Brow Beat

Ken Adam, the Man Who Designed the Extravagant Lairs of Bond Villains, Is Dead

Ken Adam with his Oscar for The Madness of King George in 1995. He also won for Barry Lyndon.
Ken Adam with his Oscar for The Madness of King George in 1995. He also won for his work with Stanley Kubrick on Barry Lyndon.

Dan Groshong/AFP/Getty Images

The film world was in mourning Thursday night over the loss of production designer Ken Adam, who died in London at the age of 95. Although Adam’s career spanned half a century, he’s best known for the groundbreaking work he did in the 1960s and ’70s, particularly for the James Bond series. His ultramodern, austere sets helped define the look of the decade (to say nothing of the constant spoofs that followed).

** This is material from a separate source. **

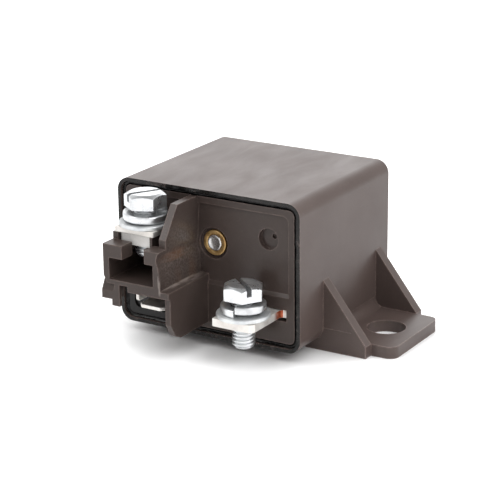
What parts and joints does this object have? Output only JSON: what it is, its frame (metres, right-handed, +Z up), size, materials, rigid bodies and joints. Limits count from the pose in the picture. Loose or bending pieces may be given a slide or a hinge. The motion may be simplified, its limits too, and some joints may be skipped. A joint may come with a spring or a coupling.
{
  "type": "starter relay",
  "caption": "Sealed starter relay: box case with a mounting foot, front plate with a plug connector, two screw terminals, and a coil, armature and contact bridge inside.",
  "frame": {"origin": "axis of the mounting hole, at the underside of the foot", "axes": "+X from the case towards the end of the foot, +Y from the terminals towards the back of the case, +Z up, away from the mounting surface"},
  "size_m": [0.062, 0.0545, 0.0354],
  "materials": {
    "case_plastic": "dark taupe glass-filled plastic, fine matte grain",
    "plate_plastic": "dark taupe glass-filled plastic with flow marks",
    "sealant": "glossy black potting compound",
    "bush_brass": "dull riveted brass",
    "magnet_steel": "bare soft iron, thinly plated",
    "bobbin_plastic": "natural plastic",
    "enamelled_wire": null,
    "spring_steel": "bright spring wire",
    "carrier_plastic": "natural high temperature plastic",
    "bare_copper": null,
    "contact_silver": "silver contact alloy",
    "tinned_copper": "tinned copper, bare on the cut edges",
    "zinc_plated_steel": "bright zinc plating"
  },
  "bodies": {
    "case": {"housing": "case_plastic", "base_plate": "plate_plastic", "sealing_ring": "sealant", "core_bush": "bush_brass", "coil_core": "magnet_steel", "coil_bobbin": "bobbin_plastic", "coil_winding": "enamelled_wire", "coil_lead_main": "enamelled_wire", "coil_lead_small": "enamelled_wire", "yoke": "magnet_steel", "armature_spring": "spring_steel", "fixed_contacts": "contact_silver", "terminal_strip_1": "tinned_copper", "terminal_strip_2": "tinned_copper", "coil_tab_main": "tinned_copper", "coil_tab_small": "tinned_copper", "terminal_nut": "zinc_plated_steel"},
    "armature": {"armature": "magnet_steel", "contact_carrier": "carrier_plastic", "carrier_rivet": "magnet_steel", "bridge_spring": "spring_steel"},
    "bridge": {"contact_bridge": "bare_copper", "moving_contacts": "contact_silver"},
    "washers_1": {"spring_washer_1": "zinc_plated_steel", "flat_washer_1": "zinc_plated_steel"},
    "screw_1": {"terminal_screw_1": "zinc_plated_steel"},
    "washers_2": {"spring_washer_2": "zinc_plated_steel", "flat_washer_2": "zinc_plated_steel"},
    "screw_2": {"terminal_screw_2": "zinc_plated_steel"}
  },
  "joints": [
    {"name": "armature_pull_in", "type": "hinge", "parent": "case", "child": "armature", "pos_m": [-0.0305, 0.00305, 0.0124], "axis": [1, 0, 0], "range_deg": [0, 5.8], "stiffness_Nm_per_rad": 0.05, "springref_deg": -11.46, "deforming": ["armature_spring"]},
    {"name": "bridge_overtravel", "type": "slide", "parent": "armature", "child": "bridge", "axis": [0, 0.9949, -0.1011], "range_m": [0, 0.0005], "stiffness_N_per_m": 800, "springref_m": -0.002, "deforming": ["bridge_spring"]},
    {"name": "screw_1_lift", "type": "slide", "parent": "case", "child": "washers_1", "axis": [0, 0, 1], "range_m": [0, 0.004]},
    {"name": "screw_1_turn", "type": "hinge", "parent": "washers_1", "child": "screw_1", "pos_m": [-0.0431, -0.02925, 0.0278], "axis": [0, 0, 1], "range_deg": [0, 1800]},
    {"name": "screw_2_lift", "type": "slide", "parent": "case", "child": "washers_2", "axis": [0, 0, 1], "range_m": [0, 0.004]},
    {"name": "screw_2_turn", "type": "hinge", "parent": "washers_2", "child": "screw_2", "pos_m": [-0.0188, -0.02925, 0.0113], "axis": [0, 0, 1], "range_deg": [0, 1800]}
  ],
  "couplings": [
    {"joint": "screw_1_turn", "follows": "screw_1_lift", "rad_per_m": 7854},
    {"joint": "screw_2_turn", "follows": "screw_2_lift", "rad_per_m": 7854}
  ]
}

In remembrance, let’s look back at some of his greatest designs and what made them so influential.

Dr. No’s meeting room, Dr. No (1962)

The prison cell from Dr No

Columbia Pictures 

Though Adam had been working in film for more than a decade, designing the first James Bond film made his career. Dr. No had almost no budget, but Adam was able to do a lot with a little—most strikingly here, where the shadows cast by the skylight do all the work. There’s really no reason for the room to be this elaborately designed—Dr. No doesn’t even meet with his henchman here; he just gives orders over an intercom—but that’s the point.

The War Room, Dr. Strangelove or: How I Learned to Stop Worrying and Love the Bomb (1964)

The war room from Dr Strangelove

Sony Pictures Home Entertainment

Adam didn’t work on the next Bond film, 1963’s From Russia With Love, but he was already casting a long shadow: It’s hard to believe the chess match set wasn’t his. But he had a great excuse for missing one of the best Bond films: making one of the best films, period. Director Stanley Kubrick liked the design of Dr. No’s laboratory and wanted a similar look for his own supervillain’s lair. Adam delivered in spades, designing this cavernous tomb with pools of light illuminating its vast, impractical table.

Fort Knox, Goldfinger (1964)

Fort Knox in Goldfinger

MGM/Sony Pictures Home Entertainment

For security reasons, Goldfinger’s production team wasn’t allowed to see the vaults at Fort Knox, so this set was designed from scratch. But Adam wasn’t disappointed with the lack of authenticity, as he told the Guardian in 2005: “I knew from going to the Bank of England vaults that gold isn’t stacked very high and it’s all underwhelming.” Underwhelming wouldn’t do: Adam’s Fort Knox has multiple stories of barred vaults stacked on top of each other, with massive piles of gold bars everywhere the camera turns. It looked the way people imagined it should, so much so that Fort Knox got complaints from citizens convinced they’d let a British film crew inside.

Volcano lair, You Only Live Twice (1967)

You Only Live Twice

MGM/Sony Pictures Home Entertainment

You Only Live Twice has a special place in the Bond canon for a lot of reasons, not least because Sean Connery makes the regrettable decision to disguise himself as a very unconvincing Japanese fisherman. But SPECTRE’s rocket base hidden inside a volcano is the high point of large scale Bond ridiculousness. The set cost nearly as much as Dr. No’s entire budget, had a working monorail, and yes, those are ninjas rappelling from the roof.

Tithe barn, Barry Lyndon (1975)

Barry Lyndon

Warner Bros.

Adam’s reunion with Stanley Kubrick is better known for its lighting than its set design. But Adam, along with art director Roy Walker and set dresser Vernon Dixon, went to great lengths to build a world that looked like a painting, for which all three men shared an Academy Award. The tithe barn where Barry duels Bullingdon isn’t necessarily the most striking set in the film, but no one could have designed it but Ken Adam.

The Liparus, The Spy Who Loved Me (1977)

The Spy Who Loved Me

MGM/Sony Pictures Home Entertainment

In May of 1977, Star Wars demonstrated how much could be achieved with matte paintings, creating enormous sets at a modest cost. A few months later, Adam showcased a different approach: just build the damn thing. The 007 stage at Pinewood Studios was custom-designed to hold the interior of this supertanker, which holds three submarines. And in the Bond tradition, the entire set is spectacularly destroyed in the finale. Though Adam worked for decades longer, on films from The Madness of King George (for which he won another Oscar) to Addams Family Values, he never worked on a grander scale.